> [TASK OBJECTIVE] Pull out the lines from the line containing "upper_blade();" through the line containing "before = set(bpy.data.objects)", both lines included, and copy them exactly.

## Begin RECORDED INFORMATION

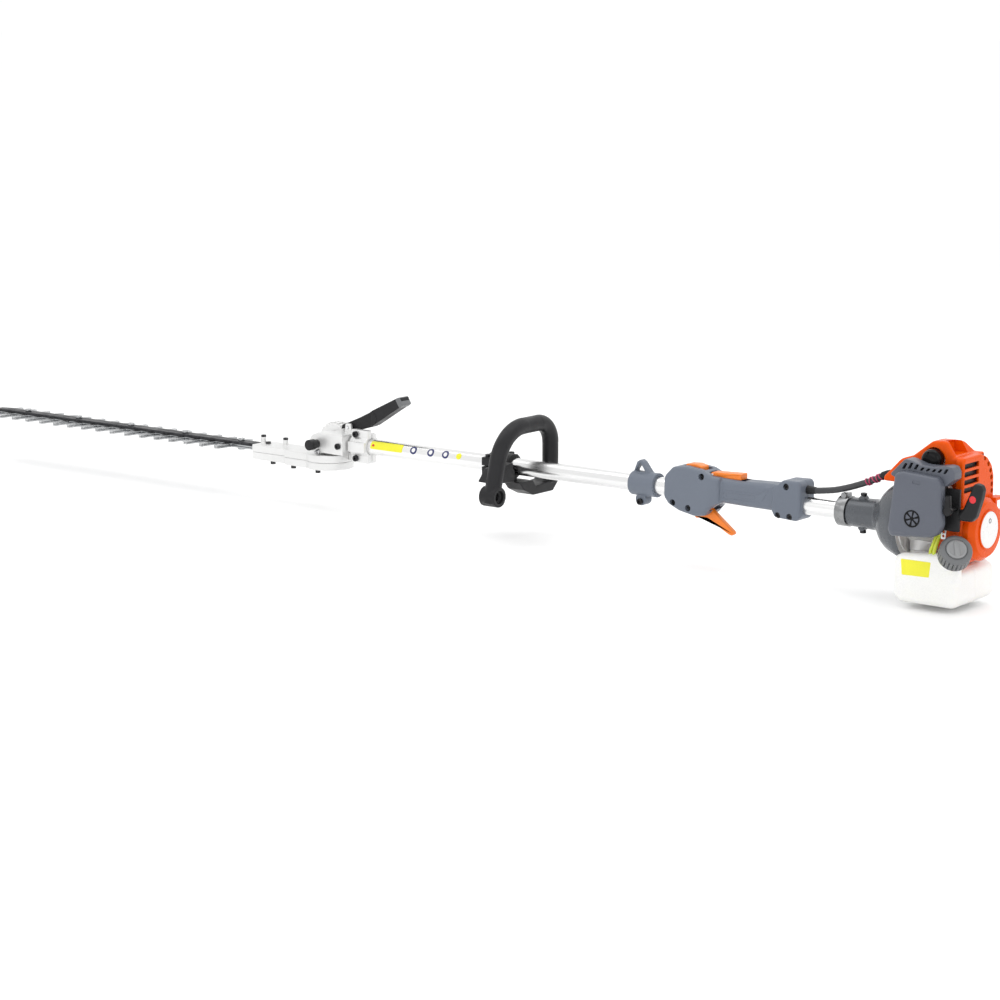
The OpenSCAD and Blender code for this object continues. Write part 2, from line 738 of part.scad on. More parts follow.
flywheel_r = 30.5;
module flywheel() {
    color("silver") on_axis() difference() {
        union() {
            rod_x(19, 28, flywheel_r);
            rod_x(19, 40, 12);
            for (i = [0:15]) rotate([i * 22.5, 0, 0]) block([27, 40], [-1.2, 1.2], [16, flywheel_r]);
        }
        rod_x(18, 41, 6);
    }
}

plug_x = 6;
plug_z = 91;
module spark_plug() {
    color("white") on_axis() {
        rod_y(-34, -18, 5, plug_x, plug_z);
        rod_y(-26, -22, 8, plug_x, plug_z);
        rod_y(-46, -33, 3, plug_x, plug_z);
    }
}
module plug_boot() {
    color("black") on_axis() difference() {
        union() {
            rod_y(-49.5, -33, 15, plug_x, plug_z);
            rod_z(68, plug_z, 5, plug_x, -44);
        }
        rod_y(-46.5, -31, 5, plug_x, plug_z);
    }
}

module muffler() {
    color("dimgray") on_axis() difference() {
        union() {
            block([-38.5, 16], [38, 72], [30, 88]);
            block([cyl_x - 13, cyl_x + 13], [34, 38.5], [44, 66]);
        }
        block([-36.5, 14], [40, 70], [32, 86]);
        rod_y(33, 41, 7, cyl_x, 55);
        rod_x(-42, -34, 5, 60, 76);
    }
}

module carburettor() {
    color("silver") on_axis() difference() {
        union() {
            block([cyl_x - 14, cyl_x + 14], [-54, -34], [40, 66]);
            block([cyl_x + 13, 36], [-52, -38], [44, 60]);
            rod_z(30, 41, 9, cyl_x, -44);
        }
        rod_y(-55, -33, 6, cyl_x, 53);
    }
}
choke_x = 42;
choke_z = 34;
module choke_lever() {
    color("black") on_axis() {
        rod_y(-80, -56, 3.9, choke_x + 9, choke_z);
        slab_y(-80, -74) {
            translate([choke_x + 9, choke_z]) circle(r = 6);
            polygon([[choke_x + 5, choke_z], [choke_x + 6, choke_z + 20], [choke_x + 12, choke_z + 20],
                [choke_x + 13, choke_z]]);
        }
    }
}

module cover_profile() {
    polygon([[-32, 2], [-28, -7], [30, -3], [40, 4], [44, 14], [41.5, 64], [37, 75.5], [-14, 79.5],
        [-23, 76]]);
}
module base_profile() {
    polygon([[-27, 0], [-24, -4], [29, 0], [37, 5], [40, 14], [38.5, 62], [34, 70], [-12, 76], [-18, 71]]);
}
module air_filter() { color("peru") on_axis() block([-16, 28], [-76, -58.4], [6, 62]); }
module filter_base() {
    color("slategray") on_axis() difference() {
        union() {
            slab_y(-71, -54) base_profile();
            block([choke_x - 8, choke_x + 16], [-58, -54], [0, 60]);
            slab_y(-70.5, -54) polygon([[-20, 70], [-16, 80], [-12, 82], [38, 76], [38, 64]]);
            slab_y(-71, -50) polygon([[-38, 73], [-17, 94], [-10, 93.5], [8, 88], [24, 88], [44, 90.5],
                [51, 89], [54, 83], [54, 74], [43, 65.5], [38, 71], [-14, 77], [-24, 72]]);
        }
        slab_y(-73, -58) polygon([[-23, 3], [-21, -0.5], [28, 3], [34, 7], [37, 15], [35.5, 59], [31, 66],
            [-12, 73], [-15, 70]]);
        rod_y(-60, -50, 6, cyl_x, 53);
        rod_y(-60, -50, 4, choke_x + 9, choke_z);
        cap_room();
        for (i = [0:6]) translate([-18 + i * 9.6, 0, 0]) block([0, 4.6], [-67, -56], [78, 95]);
    }
}
module filter_cover() {
    color("slategray") on_axis() difference() {
        union() {
            slab_y(-86, -71.3) cover_profile();
            rod_y(-87, -85, 12.5, 4, 20);
        }
        slab_y(-83, -71) polygon([[-28, 2], [-25, -3.5], [29, 0.5], [37, 6], [40, 14], [37.5, 62], [34, 70],
            [-13, 75.5], [-19, 72]]);
    }
}

module hood_profile() {
    polygon([[-40, 30], [-40, 54.4], [-70, 54.4], [-69, 61], [-60, 70], [-44, 87], [-27, 92.5], [2, 115],
        [18, 116.5], [23, 115], [34, 98], [34, 30]]);
}
module fan_profile() {
    polygon([[-43, 98], [8, 98], [25, 91.5], [37, 80], [43, 66], [44, 45], [43, -34], [34, -44],
        [-34, -44], [-43, -36]]);
}
module under_roof(drop) {
    slab_x(-76, 46) polygon([[-60, -60], [-60, 120 - drop], [-36, 117.5 - drop], [10, 112.5 - drop],
        [35, 86 - drop], [60, 60 - drop], [60, -60]]);
}
vents = [[15.4, 91.3], [25.3, 82.4], [31.6, 73], [34.6, 63.4], [36.4, 54], [37, 45]];
module engine_shroud() {
    color("darkorange") on_axis() difference() {
        union() {
            intersection() {
                slab_y(-34, 34) hood_profile();
                under_roof(0);
            }
            block([14, 44], [-34, 34], [-44, 97]);
            slab_x(42, shroud_rear) fan_profile();
        }
        intersection() {
            slab_y(-31.5, 31.5) polygon([[-41, 20], [-41, 56.8], [-66.5, 56.8], [-58, 67.5], [-43, 84.5],
                [-26, 90], [3, 112], [11, 113], [11, 20]]);
            under_roof(3.4);
        }
        block([0, 44], [-31.5, 31.5], [-41.5, 94.5]);
        slab_x(40, shroud_rear - 2.5) polygon([[-31.5, 95.5], [7.5, 95.5], [23.4, 89.4], [34.8, 78.8],
            [40.5, 65.5], [41.5, 45], [40.5, -33], [33, -41.5], [-33, -41.5], [-40.5, -34.5], [-40.5, 88]]);
        slab_y(-27, 5) polygon([[24.6, 116], [36, 98.4], [15, 98.4], [13, 110], [21, 113]]);
        rod_x(-75, -36.5, bell_r + 0.6);
        cap_room();
        rod_x(50, 56, 30);
        rod_y(-36, -30, 16.2, plug_x, plug_z);
        rod_y(-30.1, -21, 8.6, plug_x, plug_z);
        block([cyl_x - 15, cyl_x + 15], [-36, -30], [20, 68]);
        block([-41, cyl_x + 34], [30, 36], [20, 78]);
        rod_x(-75, -64, conduit_d / 2 + 0.3, 0, 60.5);
        for (i = [0:3]) block([50, 56], [-40, -1], [52.5 + i * 9.6, 58.7 + i * 9.6]);
        for (v = vents) rod_x(50, 56, 3.4, v[0], v[1]);
    }
}

rope_x = 61;
rope_z = 26;
module starter_housing() {
    color("darkorange") on_axis() {
        difference() {
            union() {
                spun_x() polygon([[0, shroud_rear], [42, shroud_rear], [42, starter_rear - 8],
                    [36, starter_rear], [0, starter_rear]]);
                block([shroud_rear, 67], [-52, -30], [18, 34]);
                block([shroud_rear, 66], [26, 48], [16, 38]);
            }
            spun_x() polygon([[0, shroud_rear - 1], [39.5, shroud_rear - 1], [39.5, starter_rear - 8],
                [35, starter_rear - 2.5], [0, starter_rear - 2.5]]);
            rod_y(-53, -26, 2, rope_x, rope_z);
            block([57, 67], [27, 49], [20, 34]);
            cap_room();
        }
        rod_x(shroud_rear + 1, starter_rear - 2, 5);
        rod_x(starter_rear - 0.1, starter_rear + 1.2, badge_d / 2);
    }
}
module starter_pulley() {
    color("dimgray") on_axis() difference() {
        spun_x() polygon([[0, 56], [25, 56], [23.5, 57.5], [23.5, 62.5], [25, 64], [0, 64]]);
        rod_x(55, 65, 5 + fit);
    }
}
module starter_handle() {
    color("black") on_axis() {
        slab_y(-68, -53) polygon([[63, 21], [59, 28], [74, 68], [80, 73], [91, 70], [94, 64], [84, 27],
            [79, 21]]);
        rod_y(-54, 34, 1.6, rope_x, rope_z);
    }
}

module tank_profile(grow) {
    polygon([[-37 - grow, -50], [-31, -46 + grow], [46, -49 + grow], [56 + grow, -55], [58 + grow, -92],
        [50, -100 - grow], [-28, -100 - grow], [-38 - grow, -90]]);
}
module tank_front(grow) {
    polygon([[-37 - grow, -46], [-34 - grow, -38], [-26, -34 + grow], [38, -26 + grow], [52 + grow, -30],
        [58 + grow, -44], [58 + grow, -70], [-38 - grow, -70]]);
}
module at_filler() { translate([46, -51, -34.5]) rotate([0, 52, -50]) children(); }
module cap_room() {
    at_filler() {
        cylinder(h = 10, r = 17 + gap);
        translate([0, 0, 8]) cylinder(h = 30, r = cap_d / 2 + 1);
    }
}
module fuel_tank() {
    color("white") on_axis() difference() {
        union() {
            slab_y(-60, 50) tank_profile(0);
            slab_y(-60, -44.5) tank_front(0);
            at_filler() cylinder(h = 20, r = 17);
            block([cyl_x - 18, cyl_x + 18], [-20, 20], [-48, -36]);
        }
        slab_y(-57.5, 47.5) tank_profile(-2.5);
        slab_y(-57.5, -47) tank_front(-2.5);
        at_filler() cylinder(h = 21, r = 14);
    }
}
module fuel_cap() {
    color("gray") on_axis() at_filler() difference() {
        union() {
            translate([0, 0, 8.6]) linear_extrude(22) polygon(gear_points(24, cap_d / 2 - 1.2, cap_d / 2));
            translate([0, 0, 30]) cylinder(h = 3, r = 14);
        }
        translate([0, 0, 8]) cylinder(h = 12.3, r = 17 + fit * 2);
    }
}
module tank_foot() { color("black") on_axis() rod_z(-axis_h, -100, 12); }

upper_blade();
lower_blade();
guide_bar();
blade_bolts();
gear_case_lower();
gear_case_upper();
gear_case_screws();
crank_gear();
output_shaft();
idler_gear();
input_pinion();
tilt_bolt();
joint_housing();
tube_clamp_cap();
head_screws();
adjusting_lever();
lever_pin();
shaft_tube();
drive_shaft();
shaft_bushes();
loop_handle();
loop_clamp_cap();
loop_screws();
harness_ring();
harness_screw();
housing_left();
housing_right();
housing_screws();
throttle_trigger();
trigger_lockout();
control_pins();
stop_switch();
throttle_conduit();
tube_clamp_ring();
clutch_housing();
clutch_screws();
clutch_drum();
clutch_shoes();
crankcase();
crankshaft();
connecting_rod();
piston();
cylinder_barrel();
flywheel();
spark_plug();
plug_boot();
muffler();
carburettor();
choke_lever();
air_filter();
filter_base();
filter_cover();
engine_shroud();
starter_housing();
starter_pulley();
starter_handle();
fuel_tank();
fuel_cap();
tank_foot();
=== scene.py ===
# Long-reach petrol hedge trimmer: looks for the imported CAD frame.
import math
import bpy
import bmesh
from mathutils import Matrix, Vector


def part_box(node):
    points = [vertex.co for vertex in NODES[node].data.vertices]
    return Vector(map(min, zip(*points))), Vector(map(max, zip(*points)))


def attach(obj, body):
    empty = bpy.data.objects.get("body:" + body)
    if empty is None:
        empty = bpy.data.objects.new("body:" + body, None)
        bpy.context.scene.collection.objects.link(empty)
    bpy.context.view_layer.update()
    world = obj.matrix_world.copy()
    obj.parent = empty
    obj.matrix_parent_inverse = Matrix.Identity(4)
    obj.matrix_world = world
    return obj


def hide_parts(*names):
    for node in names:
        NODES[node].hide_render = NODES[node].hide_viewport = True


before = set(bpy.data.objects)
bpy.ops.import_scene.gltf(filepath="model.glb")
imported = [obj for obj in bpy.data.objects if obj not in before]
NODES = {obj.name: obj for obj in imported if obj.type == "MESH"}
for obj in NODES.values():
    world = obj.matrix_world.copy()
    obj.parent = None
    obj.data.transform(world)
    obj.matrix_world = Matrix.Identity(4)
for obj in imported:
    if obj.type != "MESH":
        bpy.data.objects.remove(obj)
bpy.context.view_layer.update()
MM = 0.001
TUBE_LOW, TUBE_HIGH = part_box("shaft_tube")
AXIS = (TUBE_LOW[2] + TUBE_HIGH[2]) / 2 / MM      # height of the pole's centre line, mm
TUBE_R = (TUBE_HIGH[1] - TUBE_LOW[1]) / 2 / MM


def P(x, y, z):
    """A point given in mm from the pole's centre line, in the row frame."""
    return Vector((x * MM, y * MM, (z + AXIS) * MM))


# Camera and lights

CAMERA_AT = (1.618, -3.018, 0.777)
CAMERA_TURN = 38            # degrees round the vertical
CAMERA_DOWN = 10.7          # degrees below level
LENS = 93.6                 # mm, on a sensor 36 mm wide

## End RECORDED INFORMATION

> [RESPONSE TO THIS EXERCISE]
upper_blade();
lower_blade();
guide_bar();
blade_bolts();
gear_case_lower();
gear_case_upper();
gear_case_screws();
crank_gear();
output_shaft();
idler_gear();
input_pinion();
tilt_bolt();
joint_housing();
tube_clamp_cap();
head_screws();
adjusting_lever();
lever_pin();
shaft_tube();
drive_shaft();
shaft_bushes();
loop_handle();
loop_clamp_cap();
loop_screws();
harness_ring();
harness_screw();
housing_left();
housing_right();
housing_screws();
throttle_trigger();
trigger_lockout();
control_pins();
stop_switch();
throttle_conduit();
tube_clamp_ring();
clutch_housing();
clutch_screws();
clutch_drum();
clutch_shoes();
crankcase();
crankshaft();
connecting_rod();
piston();
cylinder_barrel();
flywheel();
spark_plug();
plug_boot();
muffler();
carburettor();
choke_lever();
air_filter();
filter_base();
filter_cover();
engine_shroud();
starter_housing();
starter_pulley();
starter_handle();
fuel_tank();
fuel_cap();
tank_foot();
=== scene.py ===
# Long-reach petrol hedge trimmer: looks for the imported CAD frame.
import math
import bpy
import bmesh
from mathutils import Matrix, Vector


def part_box(node):
    points = [vertex.co for vertex in NODES[node].data.vertices]
    return Vector(map(min, zip(*points))), Vector(map(max, zip(*points)))


def attach(obj, body):
    empty = bpy.data.objects.get("body:" + body)
    if empty is None:
        empty = bpy.data.objects.new("body:" + body, None)
        bpy.context.scene.collection.objects.link(empty)
    bpy.context.view_layer.update()
    world = obj.matrix_world.copy()
    obj.parent = empty
    obj.matrix_parent_inverse = Matrix.Identity(4)
    obj.matrix_world = world
    return obj


def hide_parts(*names):
    for node in names:
        NODES[node].hide_render = NODES[node].hide_viewport = True


before = set(bpy.data.objects)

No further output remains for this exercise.